WASHINGTON – The Veterans Affairs Department’s problems in providing health care are well known – poor care, long wait times for treatment, VA facilities far from home. A program to fix the long drives to VA centers by allowing veterans to see private doctors has created a new problem for vets – bad credit ratings.
Some Maryland vets are joining in a chorus of complaints nationwide that the VA’s long delay in paying the private doctors is ruining their credit scores.
Rep. John Delaney, D-Md., is leading an effort in Congress to find a solution for the veterans.
He and several other House members of both parties sent a letter to the VA Secretary David Shulkin on Monday asking the VA to fix problems with late payments for veterans using private doctors under the Veterans Choice Program. The late VA reimbursements are hurting veterans’ credit, even though the department is responsible for paying for their medical expenses. Because the bills are not paid promptly, they become overdue debts that have the veterans’ names on them so the delinquency is ascribed to the vets.
Delaney said the negative credit reports hurt veterans most when they try to buy a house or car.
The issue was brought to Delaney office’s attention from veterans speaking up at workshops around Maryland hosted by Delaney’s office.
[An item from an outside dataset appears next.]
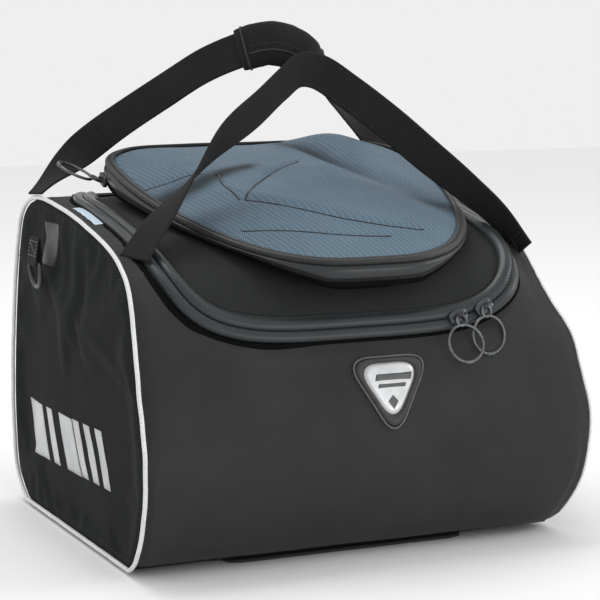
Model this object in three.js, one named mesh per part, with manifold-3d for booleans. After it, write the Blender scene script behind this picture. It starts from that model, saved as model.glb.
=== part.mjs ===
// Motorcycle tank bag: a sewn holdall with a zipped lid, an expanding top pocket and two webbing handles.
// Millimetres, +Z up, +X along the bag to its right, the front faces -Y, origin under the middle on the ground.
import * as THREE from 'three';
import { mergeVertices } from 'three/addons/utils/BufferGeometryUtils.js';
import Module from 'manifold-3d';

const wasm = await Module();
wasm.setup();

// ---------- driving dimensions ----------
const GAP = 0.4;                 // clearance between touching pieces
const FABRIC = 3;                // padded fabric thickness
const LINING_DEPTH = 13;         // from the outer surface in to the lining
const HALF_LENGTH = 195;         // middle of the bag to the piping at each end
const PANEL_EDGE = 192;          // where the wrap-around panels stop short of the piping
const PIPING_RADIUS = 2.2;
const END_BULGE = 6;             // how far the end panels swell outwards
const MID_HEIGHT = 141;          // the ends lean in above and below this height
const LEAN_ABOVE = 0.045;
const LEAN_BELOW = 0.024;
const BOTTOM = 2.8;              // underside of the base panel, on top of the grip pad

// Side view of the outer surface, as [y, z].
const WRAP_LINE = [
  [-100, BOTTOM], [-121, 14], [-146, 52], [-155, 100], [-144, 150], [-131, 193], [-114, 226],
  [-83, 246], [-12, 263], [70, 274], [136, 276], [159, 268], [170, 255], [172.5, 240],
];
const BACK_LINE = [[172.7, 239], [178, 165], [187, 75], [183, 24], [158, BOTTOM]];
const BASE_FRONT = -98;
const BASE_REAR = 155;

// Lid zip, as an outline on the wrap-around panel.
const ZIP_HALF_WIDTH = 162;
const ZIP_SHIFT = -6;            // the lid lies a little to the left
const ZIP_FRONT_Z = 188;
const ZIP_REAR_Y = 126;
const ZIP_TAPE = 8.7;            // width of each of the two tapes
const ZIP_PROUD = 3.6;           // how far the tapes stand above the fabric
const ZIP_STATIONS = 48;
const ZIP_END = 14;              // how far in front of the hinge line the zip stops
const HINGE_HALF_WIDTH = 104;

// Top pocket, in plan as [x, y] for its right half.
const POCKET_SHIFT = 6;
const POCKET_PLAN = [
  [0, -143], [42, -140], [76, -124], [103, -94], [124, -50], [139, 5], [144, 60], [139, 98],
  [116, 119], [62, 125], [0, 125],
];
const POCKET_STATIONS = 40;
const POCKET_FRONT_Y = -127;
const POCKET_FRONT_Z = 246.3;
const POCKET_SLOPE = 0.28;
const COVER_CROWN = 11;
const COVER_THICK = 3;
const BAND_TOP = 2.6;            // depths below the edge piping
const BAND_BOTTOM = 14.6;
const TAPE_BOTTOM = 20;
const BAND_SHARE = 0.6;         // most of the wall's height that each may take where the wall is low
const TAPE_SHARE = 0.8;
const FOOT_NARROW = 0.905;       // the wall's foot is narrower than its head
const WALL = 2.5;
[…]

He said he has heard from vets that it takes six months to a year for the VA to pay their doctors’ bills.
Disabled American Veterans-Department of Maryland Commander Betty Brown has heard the same timetable from veterans who call the branch to complain about their unpaid bills.
“What’s happened with the VA is obviously an abomination, and there’s a lot of problems with the VA,” Delaney said. “But the fact that there are delays in paying our veterans seems unfair. I wanted to make a point that this is something that needs to be fixed.”
In the letter to Shulkin, the House members asked if the VA was aware of the problem and if so, what is the current time lag on average for payment. Shulkin has received the letter and will respond to the representatives directly, a spokesman said.
Shulkin has said delays in payments generally are the result of bad VA technology.
“It takes more than 30 days to process 20 percent of our clean claims at VA, and that affects about 25,000 providers across the country,” Shulkin said in a press briefing on May 31. “In addition, we have about $50 million in out-patient bill charges that are six months or older. As of April this year, only 65 percent of our claims are handled electronically. That’s far below what you’d find in the private sector.”
The Veterans Choice Program pays for vets to visit private doctors when the driving distance from home to the nearest VA facility is at least 40 miles. It began in April 2014 under The Veterans Access, Choice and Accountability Act of 2014 signed by President Barack Obama.
In addition to pushing the VA to pay vets’ medical bills more promptly Delaney also sponsored ta measure that would give a one-year grace period delaying the inclusion of unpaid medical bills in veterans’ credit reports.
According to the Department of Veteran Affairs, there are 414, 879 vets in Maryland.